Four months old. One day old. One-half hour old. Five months old. Two months old.

Ouch.

That much loss, that much grief, is almost unimaginable.

And you have to think that every single Mother’s Day of Sophie’s life — and Mother’s Day (Muttertag) was celebrated in Germany starting in 192210 — she thought about every one of those babies.

Oh, if we’re right about her other children, I’m sure she cuddled Wilma and Friedel and that they brought her flowers and chocolates. And there is one other hopeful note in the records: Gustav’s birth record indicates that he was a twin,11 and there is no death or burial record for any other Nuckel child born in 1938. That’s why we think Sophie had eight children.

But — at best — only three lived to celebrate their mother on Mother’s Day.

And you know there were always those empty chairs at the Mother’s Day table in her heart.


Cite/link to this post: Judy G. Russell, “Empty chairs,” The Legal Genealogist (https://www.legalgenealogist.com/blog : posted 9 May 2020).

SOURCES

  1. Bremen Standesamt, Zivilstandsregister, Heiraten (Bremen registry office, civil status registers, marriages), Gerhard Nuckel and Lina Sophie Henriette Blanke, Heiraten 1922, Reg. Nr. 815 (9 May 1922).
  2. FamilySearch Research Wiki (https://www.familysearch.org/learn/wiki/), “Germany Civil Registration,” rev. 18 Dec 2019.
  3. “Die Leichenbücher der Stadtgemeinde Bremen von 1875-1975” (Funerary Records 1875-1975); database, Die Maus – Family History and Genealogical Society of Bremen (https://die-maus-bremen.info/ : accessed 8 May 2020).
  4. Ibid.
  5. For the birth, Bremen Standesamt, Zivilstandsregister, Geburten (births) 1925, Reg. Nr. 1132. For the death, Ibid., Todten (deaths) 1925, Reg. Nr. 1821. For the burial, “Die Leichenbücher der Stadtgemeinde Bremen von 1875-1975,” entry for “Nuckel, Klaus Heinz.”
  6. For the birth, Bremen Standesamt, Zivilstandsregister, Geburten 1926, Reg.
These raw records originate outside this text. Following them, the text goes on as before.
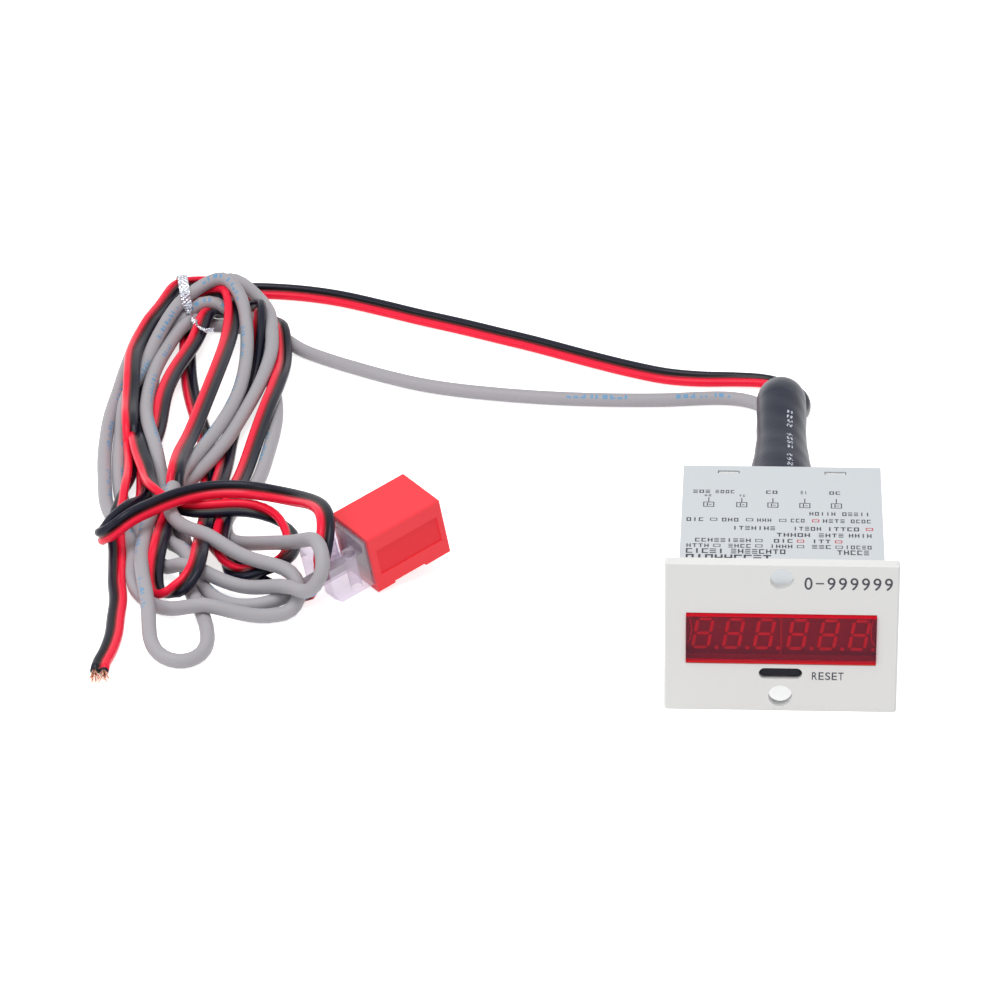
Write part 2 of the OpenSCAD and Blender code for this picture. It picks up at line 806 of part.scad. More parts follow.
// Route of the grey lead from the terminals through the sleeve to the hank
grey_run_route = [[-4, 58.1, -6.2], [-3.7, 60.5, -5.4], [-1.5, 64.5, -2.2], [0, 72, -1.8], [0, 82, -1.8], [0, 93, -1.8],
    [0, 104, -1.8], [0, 115, -1.8], [0, 124, -1.8], [0, 130.5, -3], [0, 136, -6], [0, 140.5, -10.5],
    [-0.5, 145, -15.5], [-1, 150.5, -18.8], [-1.5, 157, -19.7], [-4, 163.5, -19.7], [-9.5, 168, -19.7],
    [-16, 169.5, -19.7], [-24, 169, -19.7], [-32, 168, -19.7], [-42, 167.5, -19.7], [-53, 167.5, -19.7],
    [-64, 168, -19.7], [-74, 169, -19.7], [-84, 170.5, -19.7], [-94, 172.5, -19.7], [-104, 175.5, -19.7],
    [-114, 180, -19.7], [-124, 185.5, -19.7], [-133, 191, -19.7], [-141, 197, -19.7], [-148, 205, -19.7]];

// Route of the twin lead from the terminals through the sleeve to the hank
twin_run_route = [[6, 58, -6.2], [5.5, 60, -5], [2.2, 64, 1.2], [0, 72, 2.2], [0, 82, 2.2], [0, 93, 2.2],
    [0, 104, 2.2], [0, 115, 2.2], [0, 125, 2.2], [0, 133, 0.5], [0, 139.5, -3.5], [0, 144, -8.5],
    [2, 149, -13], [4.5, 155, -17.5], [6, 162, -19.7], [6, 169, -19.7], [3, 176, -19.7],
    [-4, 180.5, -19.7], [-13, 181.5, -19.7], [-23, 181.5, -19.7], [-33, 183, -19.7], [-43, 187, -19.7],
    [-53, 192, -19.7], [-63, 197.5, -19.7], [-73, 203, -19.7], [-83, 208, -19.7], [-95, 214, -19.7],
    [-108, 220, -19.7], [-120, 226, -19.7], [-132, 231.5, -19.7], [-142, 234.5, -19.7], [-152, 236, -19.7]];

// Route of the grey lead from the hank to the sensor
grey_tail_route = [[-146, 44.5, -19.7], [-139.5, 44.5, -19.4], [-133, 47, -18.3], [-127.4, 51.2, -16.8],
    [-121.7, 55.5, -15.2], [-116.1, 59.8, -13.7]];

// Route of the twin lead from the hank to its stripped ends
twin_tail_route = [[-181.5, 76, -19.7], [-180.5, 67, -20.5], [-179.5, 57.5, -20.5], [-178, 48, -20.5],
    [-177.5, 38.5, -20.5], [-177, 29, -20.5], [-177.5, 20.5, -20.5], [-178.5, 14, -20.5], [-178.5, 10, -20.5]];

grey_sides = 10;
twin_sides = 8;

module grey_lead_run() {
    color([0.64, 0.63, 0.65])
        swept_lead(grey_run_route, grey_d / 2, grey_d / 2, grey_sides);
}

module twin_lead_run() {
    color([0.80, 0.12, 0.18])
        swept_lead(twin_run_route, twin_w / 2, twin_t / 2, twin_sides);
}

module grey_lead_tail() {
    color([0.64, 0.63, 0.65])
        swept_lead(grey_tail_route, grey_d / 2, grey_d / 2, grey_sides);
}

module twin_lead_tail() {
    color([0.80, 0.12, 0.18])
        swept_lead(twin_tail_route, twin_w / 2, twin_t / 2, twin_sides);
}

hank_top = [-172, 222];
hank_top_r = 26;
hank_foot = [-150, 32];
hank_foot_r = 22;
hank_side = [-167, 78];
hank_side_r = 23.5;
hank_h = 12;
hank_lift = 0.1;

// Outline of the tied hank, wider at its far end
module hank_outline() {
    hull() {
        translate(hank_top)
            circle(hank_top_r, $fn = 32);
        translate(hank_foot)
            circle(hank_foot_r, $fn = 32);
        translate(hank_side)
            circle(hank_side_r, $fn = 32);
    }
}

// Both leads wound into one long hank that lies on the table
module lead_hank() {
    color([0.60, 0.50, 0.52])
        translate([0, 0, floor_z + hank_lift])
            linear_extrude(hank_h)
                hank_outline();
}

tie_place = [-176, 212];
tie_turn = 8;
tie_w = 3;
tie_len = 30;
tie_t = 0.8;
tie_leg_len = 9;
tie_leg_turn = -60;

// Twist tie across the far end of the hank, with its short twisted leg
module twist_tie() {
    color([0.82, 0.83, 0.85])
        translate([tie_place[0], tie_place[1], floor_z + hank_lift + hank_h])
            rotate(tie_turn) {
                translate([-tie_w / 2, -tie_len / 2, 0])
                    cube([tie_w, tie_len, tie_t]);
                translate([0, -tie_len / 2 + tie_w / 2, 0])
                    rotate(tie_leg_turn)
                        translate([0, -tie_w / 2, 0])
                            cube([tie_leg_len, tie_w, tie_t]);
            }
}

strand_d = 1.6;
strand_len = 5;
strand_seat = 0.05;

// Stripped copper ends of the twin lead
module copper_ends() {
    tail_end = twin_tail_route[len(twin_tail_route) - 1];
    color([0.80, 0.50, 0.34])
        for (side = [-1, 1])
            translate([tail_end[0] + side * twin_w / 4, tail_end[1] - strand_seat, tail_end[2]])
                rotate([90, 0, 0])
                    cylinder(h = strand_len, d = strand_d, $fn = 24);
}

// Where the sensor lies: turned on the table with its red end raised
sensor_place = [-108, 55.2, -21.3];
sensor_tilt = [2, -12.5, 37];

module in_sensor_place() {
    translate(sensor_place)
        rotate(sensor_tilt)
            children();
}

panel_depth = 0.35;
panel_inset = 2;
panel_low_share = 0.29;
panel_high_share = 0.74;
foot_h = 1;
notch_from_share = 0.23;
notch_to_share = 0.66;
cap_edge = 0.4;

// Outline from the origin with its corners cut at 45 degrees
module cut_corners(w, h, cut) {
    polygon([[cut, 0], [w - cut, 0], [w, cut], [w, h - cut], [w - cut, h], [cut, h], [0, h - cut], [0, cut]]);
}

// Block of the cap with its long edges and the edges of its closed end bevelled
module cap_block() {
    intersection() {
        rotate([90, 0, 90])
            linear_extrude(cap_len)
                cut_corners(cap_w, cap_h, cap_edge);
        translate([-overrun, cap_w, 0])
            rotate([90, 0, 0])
                linear_extrude(cap_w)
                    cut_corners(cap_len + overrun, cap_h, cap_edge);
        translate([-overrun, 0, 0])
            linear_extrude(cap_h)
                cut_corners(cap_len + overrun, cap_w, cap_edge);
    }
}

// Red cap, open towards the ears, with sunk side panels and a notch between its feet
module sensor_cap() {
    panel_z = panel_low_share * cap_h;
    panel_h = (panel_high_share - panel_low_share) * cap_h;
    color([0.98, 0.26, 0.26])
        in_sensor_place()
            difference() {
                cap_block();
                translate([-overrun, cap_wall, cap_wall + foot_h])
                    cube([cap_len - cap_wall + overrun, cap_w - 2 * cap_wall, cap_h - 2 * cap_wall - foot_h]);
                for (y = [-overrun, cap_w - panel_depth])
                    translate([panel_inset, y, panel_z])
                        cube([cap_len - 2 * panel_inset, panel_depth + overrun, panel_h]);
                translate([notch_from_share * cap_len, -overrun, -overrun])
                    cube([(notch_to_share - notch_from_share) * cap_len, cap_w + 2 * overrun, foot_h + overrun]);
            }
}

plug_gap = 0.15;
plug_end_gap = 1.5;
plug_wall = 1.4;
ear_chamfer = 2;
ear_bottom = cap_wall + foot_h + plug_gap;
ear_hole_x = -4.2;

// Clear body: a hollow block inside the cap and two drilled ears outside it
module sensor_body() {
    plug_w = cap_w - 2 * cap_wall - 2 * plug_gap;
    plug_h = cap_h - 2 * cap_wall - foot_h - 2 * plug_gap;
    plug_len = cap_len - cap_wall - plug_end_gap;
    plug_y = cap_wall + plug_gap;
    color([0.86, 0.85, 0.92, 0.6])
        in_sensor_place()
            difference() {
                union() {
                    translate([-plug_wall, plug_y, ear_bottom])
                        cube([plug_len + plug_wall, plug_w, plug_h]);
                    for (y = [plug_y, plug_y + plug_w - ear_w])
                        translate([0, y + ear_w, 0])
                            rotate([90, 0, 0])
                                linear_extrude(ear_w)
                                    polygon([[0, ear_bottom], [-ear_len + ear_chamfer, ear_bottom],
                                        [-ear_len, ear_bottom + ear_chamfer], [-ear_len, ear_h], [0, ear_h]]);
                }
                translate([plug_wall, plug_y + plug_wall, ear_bottom + plug_wall])
                    cube([plug_len, plug_w - 2 * plug_wall, plug_h - 2 * plug_wall]);
                for (y = [plug_y + ear_w / 2, plug_y + plug_w - ear_w / 2])
                    translate([ear_hole_x, y, ear_bottom - overrun])
                        cylinder(h = cap_h, d = ear_hole_d);
            }
}

core_d = 10;
core_t = 5;
coil_d = 6.4;
coil_bobbin_t = 2.4;

// Sensing coil in its cup at the far end of the cap
module sensor_coil() {
    color([0.30, 0.26, 0.24])
        in_sensor_place()
            translate([cap_len - cap_wall - core_t, cap_w / 2, (cap_h + foot_h) / 2])
                rotate([0, 90, 0])
                    rotate_extrude()
                        polygon([[0, 0], [core_d / 2, 0], [core_d / 2, core_t], [core_d / 2 - plug_wall, core_t],
                            [core_d / 2 - plug_wall, core_t - coil_bobbin_t], [coil_d / 4, core_t - coil_bobbin_t],
                            [coil_d / 4, core_t], [0, core_t]]);
}

sensor_board_t = 1;
sensor_board_w = 10;
sensor_board_from = 2.2;

// Small board behind the coil, on the floor of the clear body
module sensor_board() {
    color([0.12, 0.38, 0.22])
        in_sensor_place()
            translate([sensor_board_from, (cap_w - sensor_board_w) / 2, ear_bottom + plug_wall])
                cube([cap_len - cap_wall - core_t - seat_gap - sensor_board_from, sensor_board_w, sensor_board_t]);
}

led_d = 3;
led_len = 3.4;

// Lamp that shows when the sensor switches
module sensor_led() {
    color([0.90, 0.15, 0.12])
        in_sensor_place()
            translate([sensor_board_from + led_d, cap_w / 2, ear_bottom + plug_wall + sensor_board_t]) {
                cylinder(h = led_len, d = led_d, $fn = 32);
                translate([0, 0, led_len])
                    sphere(d = led_d, $fn = 32);
            }
}

housing();
rear_cover();
display_window();
reset_button();
switch_plunger();
switch_body();
display_left();
display_right();
display_board();
main_board();
board_header();
controller_chip();
driver_chip();
memory_chip();
optocoupler();
crystal();
filter_capacitors();
voltage_regulator();
terminal_strip();
terminal_screws();
cable_sleeve();
grey_lead_run();
twin_lead_run();
lead_hank();
grey_lead_tail();
twin_lead_tail();
copper_ends();
twist_tie();
sensor_cap();
sensor_body();
sensor_coil();
sensor_board();
sensor_led();
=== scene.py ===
# Panel counter with a red six-digit window, its shrunk cable sleeve, a twin supply lead and a
# proximity sensor on a grey lead, lying on a white table.
import bmesh
import bpy
import math
import random
import numpy as np
from mathutils import Euler, Matrix, Vector


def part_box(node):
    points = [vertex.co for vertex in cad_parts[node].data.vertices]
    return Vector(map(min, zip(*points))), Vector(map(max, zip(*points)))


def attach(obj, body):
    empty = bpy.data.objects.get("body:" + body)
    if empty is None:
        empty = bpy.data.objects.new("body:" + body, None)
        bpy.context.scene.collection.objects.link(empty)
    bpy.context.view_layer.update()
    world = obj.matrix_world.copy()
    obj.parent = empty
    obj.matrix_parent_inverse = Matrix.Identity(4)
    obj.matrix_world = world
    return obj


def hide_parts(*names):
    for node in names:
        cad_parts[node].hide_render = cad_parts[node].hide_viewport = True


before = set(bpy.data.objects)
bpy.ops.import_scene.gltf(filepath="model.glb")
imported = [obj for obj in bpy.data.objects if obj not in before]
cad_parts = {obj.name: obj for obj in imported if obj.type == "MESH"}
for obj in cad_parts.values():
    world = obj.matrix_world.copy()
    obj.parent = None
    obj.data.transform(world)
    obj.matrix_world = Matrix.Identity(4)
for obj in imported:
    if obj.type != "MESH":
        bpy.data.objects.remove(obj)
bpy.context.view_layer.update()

# The camera looks down at the front of the counter from a little to its right, far enough away
# that the bezel hardly tapers, with the leads spread out at the left.
elevation, azimuth, roll = math.radians(28.37), math.radians(3.28), math.radians(-0.76)
camera_place = (-0.00924, -1.1165, 0.64304)
back = Vector((math.sin(azimuth) * math.cos(elevation), -math.cos(azimuth) * math.cos(elevation),
               math.sin(elevation)))
right = Vector((math.cos(azimuth), math.sin(azimuth), 0))
up = back.cross(right)
camera_data = bpy.data.cameras.new("camera")
camera_data.sensor_width = 36
camera_data.lens = 181.82
camera_data.clip_end = 20
camera = bpy.data.objects.new("camera", camera_data)
bpy.context.scene.collection.objects.link(camera)
camera_axes = Matrix((math.cos(roll) * right + math.sin(roll) * up,
                      -math.sin(roll) * right + math.cos(roll) * up, back)).transposed()
camera.matrix_world = Matrix.Translation(camera_place) @ camera_axes.to_4x4()
bpy.context.scene.camera = camera

# White studio: a matt laminate table that stays white to the eye and takes only a faint shadow of
# what lies on it, under an even white surround, with a soft box above and a weaker one at the left.
bpy.context.scene.view_settings.view_transform = "Standard"
surround_light = 0.5
soft_boxes = (("soft_box_above", (-0.2, -0.15, 1.1), 0.7, 7), ("soft_box_left", (-1.1, -0.5, 0.7), 0.5, 2))
lit_place = Vector((-0.08, 0.05, 0))
table_height = -0.0219
table_glow = 0.75


def colour(code):
    """An sRGB hex colour as the linear colour that Blender's sockets take."""
    parts = [int(code[i:i + 2], 16) / 255 for i in (1, 3, 5)]
    return [p / 12.92 if p <= 0.04045 else ((p + 0.055) / 1.055) ** 2.4 for p in parts] + [1]


def add(material, kind, inputs={}, **settings):
    """Adds a node to the material. An input gets a value, an output or a node's first output."""
    node = material.node_tree.nodes.new(kind)
    for key, value in settings.items():
        setattr(node, key, value)
    for key, value in inputs.items():
        if isinstance(value, bpy.types.Node):
            value = value.outputs[0]
        if isinstance(value, bpy.types.NodeSocket):
            material.node_tree.links.new(value, node.inputs[key])
        else:
            node.inputs[key].default_value = value
    return node


def surface(name, base, roughness, settings={}):
    """A material whose own shader has this base colour and roughness."""
    material = bpy.data.materials.new(name)
    material.use_nodes = True
    shader = material.node_tree.nodes["Principled BSDF"]
    shader.inputs["Base Color"].default_value = colour(base)
    shader.inputs["Roughness"].default_value = roughness
    for key, value in settings.items():
        shader.inputs[key].default_value = value
    return material


def feed(material, socket, output):
    """Lets an output feed this socket of the material's own shader."""
    material.node_tree.links.new(output, material.node_tree.nodes["Principled BSDF"].inputs[socket])


def seen_directly(material):
    """1 for what the eye sees of a surface straight, in a polished face or through glass, else 0."""
    ray = add(material, "ShaderNodeLightPath")
    seen = 0
    for kind in ("Is Camera Ray", "Is Glossy Ray", "Is Transmission Ray"):
        seen = add(material, "ShaderNodeMath", {0: seen, 1: ray.outputs[kind]}, operation="MAXIMUM")
    return seen


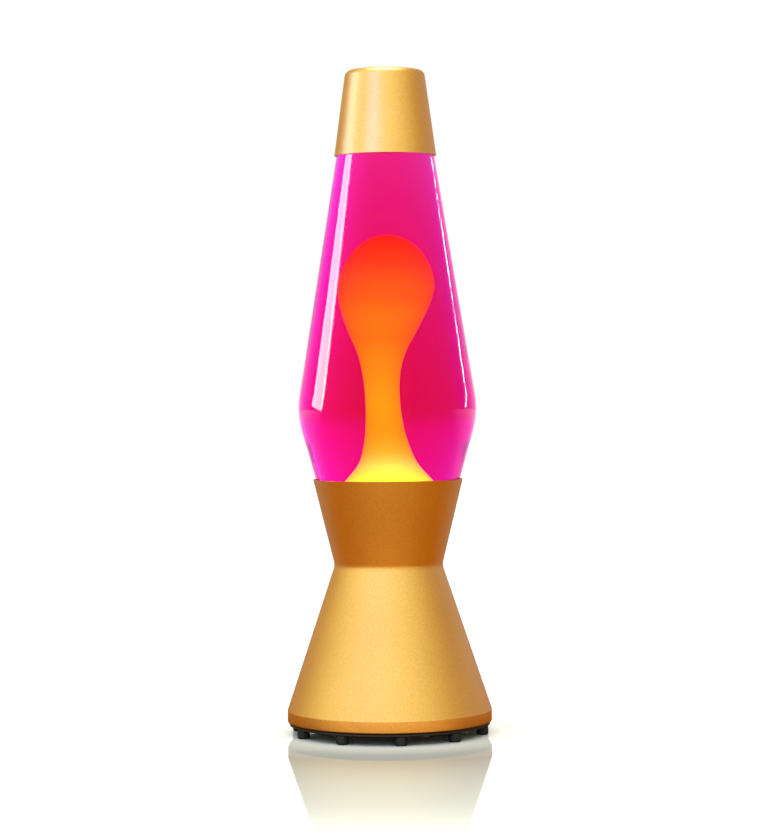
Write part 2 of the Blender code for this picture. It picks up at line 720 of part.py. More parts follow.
def make_crown_closure():
    """Crown cork: a fluted tinplate cap over a soft liner disc."""
    liner_bottom = MOUTH_HEIGHT + GAP
    liner_top = liner_bottom + 0.001
    turned("crown_liner", [
        (0, liner_bottom), (0.0122, liner_bottom), (0.0122, liner_top), (0, liner_top),
    ], SOFT_LINER, 24)
    sheet = 0.0004
    inside = liner_top + GAP
    flute = 0.0006
    turned("crown_cap", [
        (0, inside + sheet),
        (0.0128, inside + sheet),
        (0.0146, inside - 0.0012, 0, flute * 0.2),
        (0.0156, inside - 0.0058, 0, flute),
        (0.0152, inside - 0.0058, 0, flute),
        (0.0142, inside - 0.0014, 0, flute * 0.2),
        (0.0126, inside),
        (0, inside),
    ], TINPLATE, 42)


# ---- cap body ----

def make_top_cap():
    outline = rounded([
        (0, TOTAL_HEIGHT, 0),
        (CAP_TOP_RADIUS, TOTAL_HEIGHT, 0.0042),
        (CAP_EDGE_RADIUS, COLLAR_HEIGHT, 0),
    ])
    turned("top_cap", walled(outline, SHEET), GOLD)


def build():
    clear_scene()
    make_base_shell()
    make_cord_gland()
    make_bottom_plate()
    make_feet()
    make_clamp_lugs()
    make_holder_bracket()
    make_earth_tag()
    make_lamp_holder()
    make_holder_terminals()
    make_terminal_block()
    make_leads()
    make_bulb()
    make_glass_bottle()
    make_wax()
    make_liquid()
    make_heat_coil()
    make_crown_closure()
    make_top_cap()


build()
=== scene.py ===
"""Looks of the lava lamp: smooth turned shells, clear glass, absorbing liquid and glowing wax.

Everything is in metres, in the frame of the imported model: +Z up, front towards -Y.
"""
import math

import bmesh
import bpy
from mathutils import Matrix, Vector


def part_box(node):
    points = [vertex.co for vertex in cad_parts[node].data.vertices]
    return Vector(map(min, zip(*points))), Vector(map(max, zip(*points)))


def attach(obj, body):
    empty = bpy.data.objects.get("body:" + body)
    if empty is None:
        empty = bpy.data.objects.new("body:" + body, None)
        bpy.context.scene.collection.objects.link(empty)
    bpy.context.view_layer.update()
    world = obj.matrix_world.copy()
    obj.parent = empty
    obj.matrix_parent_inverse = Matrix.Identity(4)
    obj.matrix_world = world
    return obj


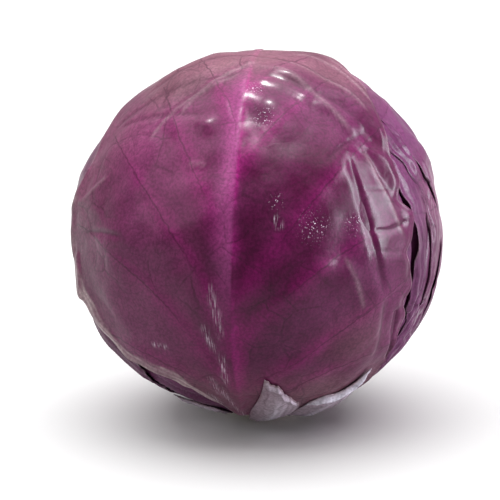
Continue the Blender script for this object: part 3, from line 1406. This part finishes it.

Nr. 1207. For the death, Ibid., Todten 1926, Reg. Nr. 923. For the burial, “Die Leichenbücher der Stadtgemeinde Bremen von 1875-1975,” entry for “Nuckel, Hans.”
  7. For the birth, Bremen Standesamt, Zivilstandsregister, Geburten 1927, Reg. Nr. 4385. For the death, Ibid., Todten 1927, Reg. Nr. 3060. For the burial, “Die Leichenbücher der Stadtgemeinde Bremen von 1875-1975,” entry for “Nuckel, Hermann.”
  8. For the birth, Bremen Standesamt, Zivilstandsregister, Geburten 1929, Reg. Nr. 2413. For the death, Ibid., Todten 1929, Reg. Nr. 3175. For the burial, “Die Leichenbücher der Stadtgemeinde Bremen von 1875-1975,” entry for “Nuckel, Gerhard.”
  9. For the birth, Bremen Standesamt, Zivilstandsregister, Geburten 1938, Reg. Nr. 5535. For the death, Ibid., Todten 1938, Reg. Nr. 3486. For the burial, “Die Leichenbücher der Stadtgemeinde Bremen von 1875-1975,” entry for “Nuckel, Gustav.”
  10. See Teri Weiss, “Mother’s Day or ‘Muttertag’ history in Germany,” Stuttgart Citizen, posted 12 May 2017 (https://www.stuttgartcitizen.com/ : accessed 8 May 2020).
  11. Bremen Standesamt, Zivilstandsregister, Geburten 1938, Reg. Nr. 5535.